Positioning transformation to lift business performance way above historic norms: not as a project that closes once the project charter is delivered. This means having a single rolling plan for all resources in the business, underpinned by an evolving set of metrics and measures linked to the long-range plan – not a standalone transformation project with isolated governance. Widespread ownership is gained by developing and deploying executive level shared objectives and measures that are visibly linked to transformation outcomes. A highly disciplined performance infrastructure tracking value drivers that increase revenue and margin is a given. Continuous transformation adds KPIs that incentivise and track the health of new capabilities – including new skills and behaviours defined by competency frameworks and demanded by the plan. In many organisations the logical home for this enterprise-wide approach is the office of the COO.

It’s a method I’ve seen successfully implemented at a global telco. The company’s pace of change dropped as priority calls allocated critical resources to short-term business need, starving the transformation.  Incentives and governance were re-framed – all programme level objectives became shared and a single global executive forum made resource trade-offs. Within two quarters the pace and rhythm of change was re-invigorated and business performance was back on track.

Elevating delivery discipline and operational excellence: continuous transformation is more than just supercharging traditional continuous improvement. It means lifting significantly – not incrementally – the quality and speed of execution and spreading new skills and capabilities.

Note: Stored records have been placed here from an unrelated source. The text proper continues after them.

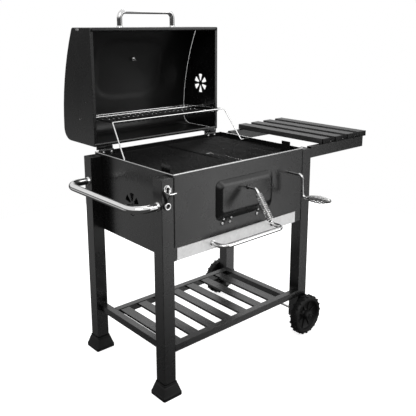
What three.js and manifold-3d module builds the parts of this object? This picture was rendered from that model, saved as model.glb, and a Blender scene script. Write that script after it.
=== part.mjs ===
// Charcoal grill trolley: firebox on four tube legs, hinged lid, side table, slatted shelf and two wheels.
// Millimetres. X runs along the trolley to the side table, Y runs from front to back, Z is up.
import * as THREE from 'three';
import { mergeVertices } from 'three/addons/utils/BufferGeometryUtils.js';
import Module from 'manifold-3d';

const wasm = await Module();
wasm.setup();

// Driving dimensions
const gap = 0.3; // clearance between touching pieces
const sheet = 2; // firebox and lid sheet steel
const boxWidth = 620;
const boxDepth = 460;
const rimZ = 758;
const frontBottomZ = 519;
const sideBottomZ = 474;
const legSize = 46;
const legTopZ = 751;
const axleZ = 80;
const wheelRadius = 79;
const shelfTopZ = 181;
const shelfTube = 25;
const tableTopZ = 778;
const crankX = 543;
const crankZ = 679;
const grateZ = 738;
const latchZ = 668;
const doorPivot = { y: -3.6, z: 563.5 };
const lidPivot = { y: 465.6, z: 756 };
const rackPivot = { y: 567, z: 864.6 };
const rackFront = { y: 395, z: 870 };
const rackTail = 53; // rack behind its pivot
const linkFoot = { y: 306, z: 750 };
const doorCentreX = 313;
const cheeks = { left: 12, right: 34 }; // firebox sheet on each side of the ash drawer's front

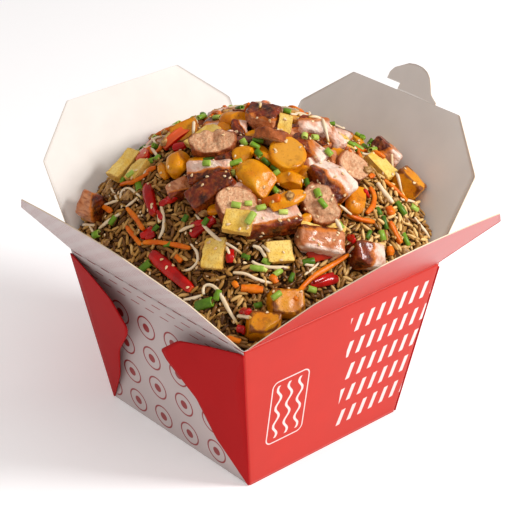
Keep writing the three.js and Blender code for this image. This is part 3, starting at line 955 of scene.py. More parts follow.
def lay_out(kind, finish_made, shape, rows, hidden_rows, hidden_from):
    """One piece for each numbered row of a table, and one for all the rows that lie on the
    hidden side. shape makes the points, faces and masks from a row and its order."""
    for order, row in enumerate(rows):
        name = f"{kind}_{order + 1:02d}"
        points, faces, masks = shape(order, *row)
        piece_on_heap(f"{name}_food", points, faces, finish_made, name, masks)
    joined(f"{kind}_more", [shape(hidden_from + order, *row)
                            for order, row in enumerate(hidden_rows)],
           finish_made, f"{kind}_01")


# ---- Roast pork ----
# Chunks cut from a roasted joint: pale fat and tan meat on the cut faces, and a dark glossy
# caramel crust on the outside, with a golden band where the two meet.
CRUST_DARK, CRUST_RED = paint(42, 9, 3), paint(128, 42, 10)
CRUST_GOLD, GLAZE = paint(206, 112, 30), paint(180, 92, 30)
FAT_WHITE, FAT_PINK = paint(242, 216, 198), paint(222, 166, 138)
MEAT_TAN, MEAT_BROWN = paint(210, 142, 98), paint(170, 98, 58)

pork, tree, shader = new_finish("roast pork", MEAT_TAN, 0.3, Coat_Weight=0.4,
                                Coat_Roughness=0.12, Specular_IOR_Level=OILY)
place = object_place(tree)
drawn_out = node(tree, "ShaderNodeMapping", {
    "Vector": place, "Rotation": (0.5, 0.3, 0.7), "Scale": (1.0, 0.28, 1.0)}).outputs["Vector"]
streak = patchy(tree, drawn_out, 620.0, 0.54, 0.14, 5.0)
meat = mixed(tree, streak, MEAT_TAN, MEAT_BROWN)
meat = mixed(tree, patchy(tree, place, 95.0, 0.52, 0.1) * 0.75, meat, GLAZE)
fat = mixed(tree, patchy(tree, drawn_out, 210.0, 0.52, 0.12, 5.0), FAT_WHITE, FAT_PINK)
flesh = mixed(tree, mask_of(tree, "fat"), meat, fat)
crust = mask_of(tree, "crust") + (patchy(tree, place, 300.0, 0.5, 0.3, 4.0) - 0.5) * 0.3
dark = crust.ranged(0.5, 0.82)
blotch = patchy(tree, place, 150.0, 0.5, 0.22, 2.0)
blister = patchy(tree, place, 420.0, 0.55, 0.14, 4.0)
skin = mixed(tree, blotch, CRUST_RED, CRUST_DARK)
skin = mixed(tree, blister * 0.26, skin, CRUST_GOLD)
shade = mixed(tree, crust.ranged(0.2, 0.45), flesh, CRUST_GOLD)
plug(tree, shader, {"Roughness": dark.ranged(0.0, 1.0, 0.36, 0.2)})
dressed(tree, shader, mixed(tree, dark, shade, skin), blister + (blotch + streak), 0.3, 0.8)

# Place and size, then crust and fat: each the way it faces, and how far out it begins.
NO_FAT = (0, 0, 1), 2.0
PORK = [
    ((23, 18, 5, -60, 0, 10), (17, 14, 14), (0.3, 0.1, 0.9), 0.25, *NO_FAT),
    ((42, -1, 4, -31, 0, 15), (18, 11, 12), (0, 0.7, 0.7), 0.7, (-0.3, -0.8, -0.4), -0.1),
    ((49, -11, 3, -86, 0, 0), (13, 9, 10), (-0.8, 0.5, 0), 0.55, (0.4, -0.9, 0.2), 0.3),
    ((28, -14, 3, -79, 0, 0), (21, 10, 8), (-0.5, 0.5, 0.7), 0.25, (0.3, -1.0, 0), 0.6),
    ((24, -34, 5, -82, 0, 0), (23, 17, 14), (-0.9, -0.2, -0.3), 0.15, (0.6, -0.3, 0.7), 0.05),
    ((83, -17, 6, -66, 0, 0), (17, 12, 12), (-0.3, 0.6, 0.7), 0.2, (0.3, -0.9, 0.2), 0.7),
    ((-19, -36, 4, -18, 0, -12), (28, 13, 11), (-0.3, -0.8, -0.5), 0.45, (-0.2, -0.5, 0.8), -0.3),
    ((-1, -53, 4, -31, 0, 0), (24, 13, 12), (0.2, 0.3, 0.9), 0.75, (-0.5, -0.6, -0.7), 0.7),
    ((-23, 8, 4, -44, 0, 10), (22, 13, 11), (-0.5, -0.6, -0.5), 0.2, (0.3, 0.2, 0.9), -0.1),
    ((-30, -1, 4, -14, 0, 0), (25, 13, 11), (-0.8, -0.3, 0.3), -0.05, (0.7, -0.2, 0.6), 0.2),
    ((-56, 74, 5, 0, 0, 10), (14, 12, 12), (0.5, -0.8, 0.2), 0.3, *NO_FAT),
    ((24, -64.5, 4, -21, 0, 0), (18, 13, 12), (-0.8, 0.1, 0.5), 0.1, (0.6, -0.8, 0.2), 0.0),
    ((-36, 20, 2.5, -20, 0, 0), (13, 9, 8), (-0.5, -0.6, -0.6), 0.4, *NO_FAT),
]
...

One way is to use the centre of excellence model – skills areas include change delivery, business change management, customer journeys, automation, machine learning, data science, product innovation, and agile and collaborative working practices. Innovation may need to reach beyond product and technology to new business and revenue models, and external collaboration may be just as crucial as effective internal cross-functional behaviours.

I worked closely with a global media company that invested heavily in top tier technology delivery partners to achieve pace in digital transformation, yet they hit delays during the first year. Divisional leaders reported that staff could not adopt business solutions as fast as they were built, so we created a business change competency centre and spread skills to their teams via new change and delivery roles.  Every key milestone was achieved in year two of the transformation.

Maintaining investment in people and culture: transformation requires significant changes in behaviour. For this to happen limiting beliefs must be identified and challenged; and enabling beliefs must be planted and nurtured. Investment in line managers and leaders is needed to create excellent skills in communication, mentoring, coaching, and learning and development. Line managers must believe in and make the case for change, and then inspire others through their behaviour as role models. A key part of this change leadership role is building new capabilities that last entire careers and fostering a belief that everyone makes a difference to the business.

As part of an assignment with a global company, we found that although the organisation was following the transformation playbook – leadership invested, coherent communication plan, strong transformation office – staff engagement was low and the pace too slow. The executive team invested in the line manager community, giving HR business partners a strong role in getting ownership and visibility of future skills and personal development plans to deliver them. Flash surveys showed a 10-point uplift in staff engagement in the transformation within three quarters.

Enterprise transformation has scale and ambition, defined by radical and evolving aspirations that challenge current beliefs. It aims to deliver business performance in excess of historic norms – it is not just a project that is closed when completed. Netflix moved to streaming and a new revenue model, Microsoft replaced Windows with cloud, and Apple is getting stellar growth from subscription services as device sales decline.

Continuous transformation directly connects the organisation’s aspirations – as they are constantly being reset – to the culture and capabilities of the organisation. To make this work, organisations must maintain focus on execution discipline and continually invest in making learning and development the bedrock of their culture.

Transformation is becoming business as usual, and business as usual needs to be transformational.